The current data looks quite striking: overnight, open interest in BTC perpetual contracts evaporated by $3 billion, and ETH also shrank by $2 billion. This isn’t a scene of panic selling; rather, it seems somewhat calm—market participants are actively deleveraging, indicating that they haven't completely lost their rationality. But this is precisely the moment that tests people the most.
The options expiration on Friday was indeed massive, with 300,000 BTC options and a volume of $23.7 billion, with over 50% of open interest concentrated on Deribit around the holiday, with the main pain point near $95,000. I experienced similar situations in 2018 and 2019; back then, the options market was not as developed, but the concentration of futures contract expirations could also create short-term price distortions. The problem now is that the size of derivatives has amplified the power of these distortions.
More worth noting is the risk reversal indicator—market sentiment has eased compared to the past 30 days, but overall remains slightly bearish. This suggests that everyone is waiting, but what are they waiting for? Is it the confirmation of direction after liquidity returns in January, or just passing time within this range? History tells me that holiday market moves often revert to the mean after liquidity recovers, but only if there are no sudden systemic shocks.
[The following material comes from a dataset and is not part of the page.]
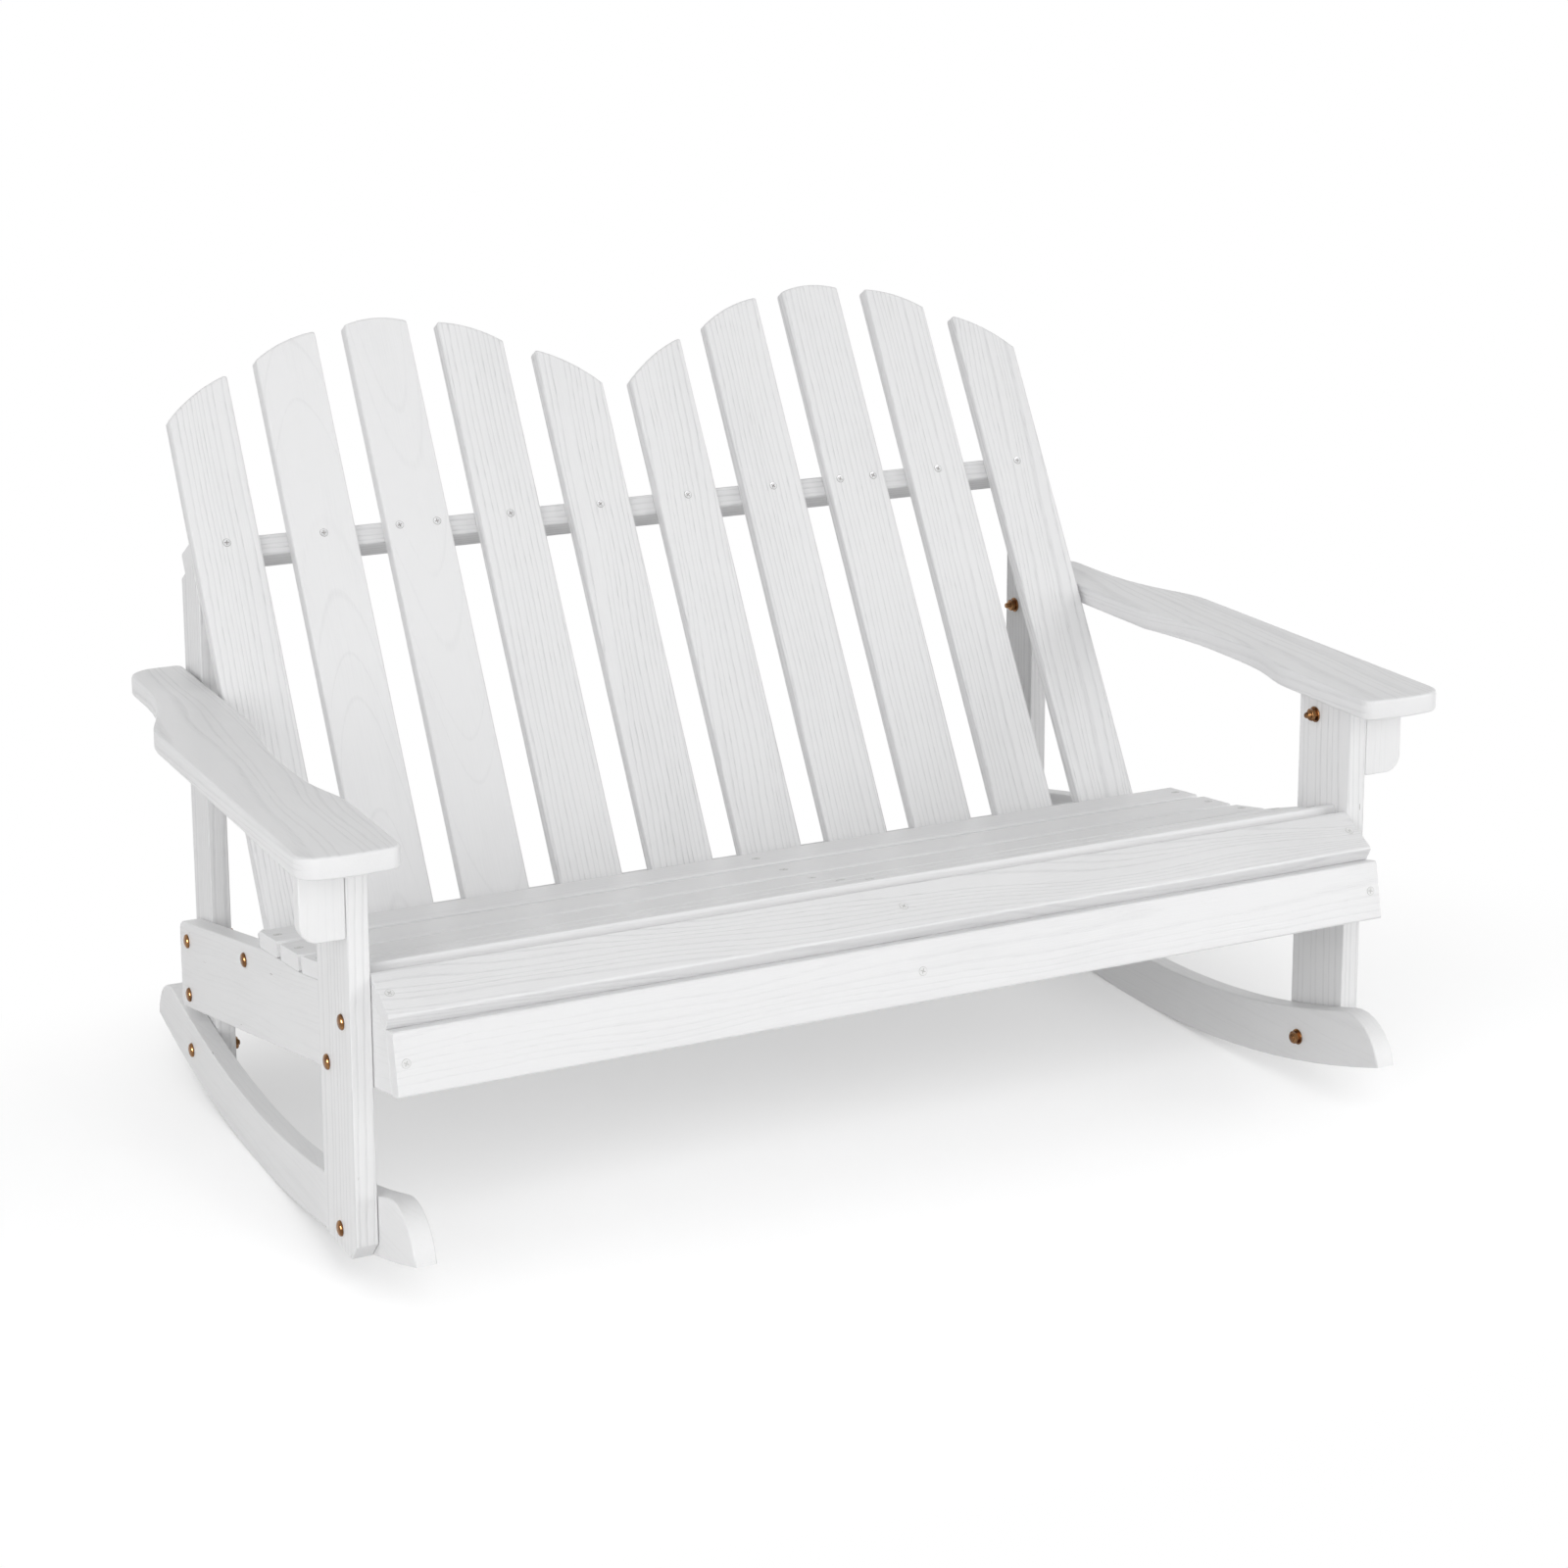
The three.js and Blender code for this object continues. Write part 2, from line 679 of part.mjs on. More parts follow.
// Cleats: short blocks that carry the arms, on the leg behind the bracket and on the post.
const cleatTop = armUnderside - touchGap;
const cleatFoot = cleatTop - cleatHeight;
const frontCleatY = bracketThickness + touchGap;
const rearCleatInnerX = postOuterX + touchGap;

function cleatShape(front, rear) {
  return roundedShape([
    corner(point(front, cleatFoot), edgeRound),
    corner(point(rear, cleatFoot), edgeRound),
    corner(point(rear, cleatTop)),
    corner(point(front, cleatTop)),
  ]);
}

function makeCleats() {
  placePair('front_arm_cleat', cleatShape(frontCleatY, frontCleatY + frontCleatLength),
    frameThickness, bracketInnerX);
  placePair('rear_arm_cleat', cleatShape(postFrontY, postRearY), frameThickness, rearCleatInnerX);
}

// Every bolt of one side, with the parts that it passes through and the faces that it clamps.
function clampBolt(name, parts, y, z, outerX, innerX, tail = boltTail) {
  const reach = outerX - innerX + 2 * boltSeatGap + washerThickness + nutThickness + tail;
  return { name, parts, y, z, outerX, innerX, reach, nutted: true };
}

function sideBolts() {
  const legRearY = legDepth - legBoltInset;
  const footY = legDepth / 2;
  const postY = postFrontY + postBoltInset;
  const cleatZ = cleatFoot + cleatHeight / 2;
  const seatTopZ = seatPeak.y - (legBoltInset - seatPeak.x) * Math.tan(frontFacet.slope);
  const frontCleatOuterX = bracketInnerX + frameThickness;
  const rearCleatOuterX = rearCleatInnerX + frameThickness;
  const railMiddle = backPoint(lowerRailRise + lowerRailWidth / 2, slatBack + lowerRailThickness / 2);
  const railReach = sideOuterX - sideInnerX + railBoltReach;
  return [
    clampBolt('leg_front', ['front_leg', 'seat_side'],
      legBoltInset, seatTopZ - legUpperBoltDrop, legOuterX, sideInnerX),
    clampBolt('leg_rear', ['front_leg', 'seat_side'],
      legRearY, sideBottomAt(legRearY) + legLowerBoltRise, legOuterX, sideInnerX),
    clampBolt('leg_foot', ['front_leg', 'rocker'],
      footY, rockerMiddleAt(footY) - rockerBoltDrop, legOuterX, sideInnerX),
    clampBolt('arm_front', ['front_arm_cleat', 'front_leg'],
      legDepth - cleatBoltInset, cleatZ, frontCleatOuterX, legInnerX, armBoltTail),
    clampBolt('arm_rear', ['rear_arm_cleat', 'rear_post'],
      postRearY - postCleatBoltInset, cleatZ, rearCleatOuterX, postInnerX, armBoltTail),
    clampBolt('post_upper', ['seat_side', 'rear_post'],
      postY, sideTopAt(postY) - postUpperBoltDrop, sideOuterX, postInnerX),
    clampBolt('post_lower', ['seat_side', 'rear_post'],
      postY, sideBottomAt(postY) + postLowerBoltRise, sideOuterX, postInnerX),
    clampBolt('post_foot', ['rocker', 'rear_post'],
      postY, rockerMiddleAt(postY) - rockerBoltDrop, sideOuterX, postInnerX),
    {
      ...clampBolt('back_rail', ['seat_side'], railMiddle.x, railMiddle.y, sideOuterX, sideInnerX),
      reach: railReach,
      nutted: false,
      rail: 'lower_back_rail',
    },
  ];
}

function makeBolts() {
  const bolts = sideBolts();
  for (const [name, side] of Object.entries(sides)) {
    for (const bolt of bolts) {
      const drilled = bolt.parts.map((part) => `${part}_${name}`);
      if (bolt.rail) drilled.push(bolt.rail);
      drilled.forEach((piece) => drill(pieces[piece], acrossBench(boltHole(bolt), bolt, side)));
      place(bench, `bolt_${bolt.name}_${name}`, acrossBench(boltSolid(bolt), bolt, side),
        yellowZinc, 0, 0, 0);
    }
  }
}

makeRockers();
makeLegs();
makePosts();
makeSeatSides();
makeSeatBearer();
makeSeatBoards();
makeFrontBoards();
makeSlats();
makeBackRails();
makeArms();
makeBrackets();
makeCleats();
makeBolts();

// The origin lies on the ground, under the middle of the bench's overall box.
bench.position.set(0, -(rockerFrontY + rockerRearY) / 2, 0);

const rockingBench = new THREE.Group();
rockingBench.add(bench);

export default rockingBench;
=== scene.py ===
"""Painted rocking bench: finishes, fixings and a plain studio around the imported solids.

Everything is in metres in the bench's own frame: X along the bench, Y from the front to the
back, Z up from the ground.
"""

import logging
import math
from dataclasses import dataclass, field, replace
from enum import Enum
from functools import partial
from itertools import chain
from typing import Callable, Iterable, Optional, Sequence, Union

import bmesh
import bpy
from bmesh.types import BMVert, BMesh
from bpy.types import ColorRamp, ID, Material, Node, NodeSocket, Object, World
from mathutils import Matrix, Vector

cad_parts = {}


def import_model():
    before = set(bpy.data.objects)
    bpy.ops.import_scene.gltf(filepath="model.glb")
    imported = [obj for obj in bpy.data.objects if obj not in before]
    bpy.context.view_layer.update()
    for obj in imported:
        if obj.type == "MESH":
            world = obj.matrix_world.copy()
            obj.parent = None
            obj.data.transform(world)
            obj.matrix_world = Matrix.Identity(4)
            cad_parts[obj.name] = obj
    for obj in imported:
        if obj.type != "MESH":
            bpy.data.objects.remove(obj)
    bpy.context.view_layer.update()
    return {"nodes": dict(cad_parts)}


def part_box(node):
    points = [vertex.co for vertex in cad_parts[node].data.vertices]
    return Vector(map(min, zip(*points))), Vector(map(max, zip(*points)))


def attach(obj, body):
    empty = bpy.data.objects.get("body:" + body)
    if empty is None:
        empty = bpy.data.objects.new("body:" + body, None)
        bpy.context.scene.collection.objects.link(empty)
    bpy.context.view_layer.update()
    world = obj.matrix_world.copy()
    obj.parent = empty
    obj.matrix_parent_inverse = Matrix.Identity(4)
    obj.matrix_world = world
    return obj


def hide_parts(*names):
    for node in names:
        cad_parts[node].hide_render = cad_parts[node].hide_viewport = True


log = logging.getLogger("rocking_bench")

MM = 0.001
RECLINE = math.radians(30.9)  # of the back from upright
SIDE_SLOPE = math.radians(11.9)  # of the seat sides from level
SIDES = {"left": -1.0, "right": 1.0}  # the side's sign along X
PIECE_CREASE = math.radians(38)  # a fixing's edges that turn by more stay sharp
MIX_FACTOR, MIX_LOW, MIX_HIGH, MIX_RESULT = 0, 6, 7, 2  # the Mix node's sockets for colours

ALONG_X = Vector((1, 0, 0))
ALONG_Y = Vector((0, 1, 0))
UPWARD = Vector((0, 0, 1))
UP_THE_BACK = Vector((0, math.sin(RECLINE), math.cos(RECLINE)))
BACK_FACE = Vector((0, -math.cos(RECLINE), math.sin(RECLINE)))
ALONG_SIDE = Vector((0, math.cos(SIDE_SLOPE), -math.sin(SIDE_SLOPE)))
APRON_FACE = Vector((0, -math.cos(SIDE_SLOPE), math.sin(SIDE_SLOPE)))

Number = Union["Value", float, int]
Colour = tuple[float, float, float, float]
Stops = Sequence[tuple[float, float]]
Nodes = dict[str, Object]
Profile = Union[float, Callable[[float], float]]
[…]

The year-end tax loss harvesting factor should not be overlooked; in a low-liquidity environment, it can amplify short-term volatility several times. I’ve seen mini flash crashes triggered by this at the end of 2019. The composition of market participants in crypto has changed significantly now—more institutional investors mean more scaled tax operations, but this also suggests that volatility might be more predictable.
Short-term, continued volatility is highly probable, but don’t be blinded by this range. True turning points often occur when liquidity is at its most scarce, quietly paving the way for the next phase.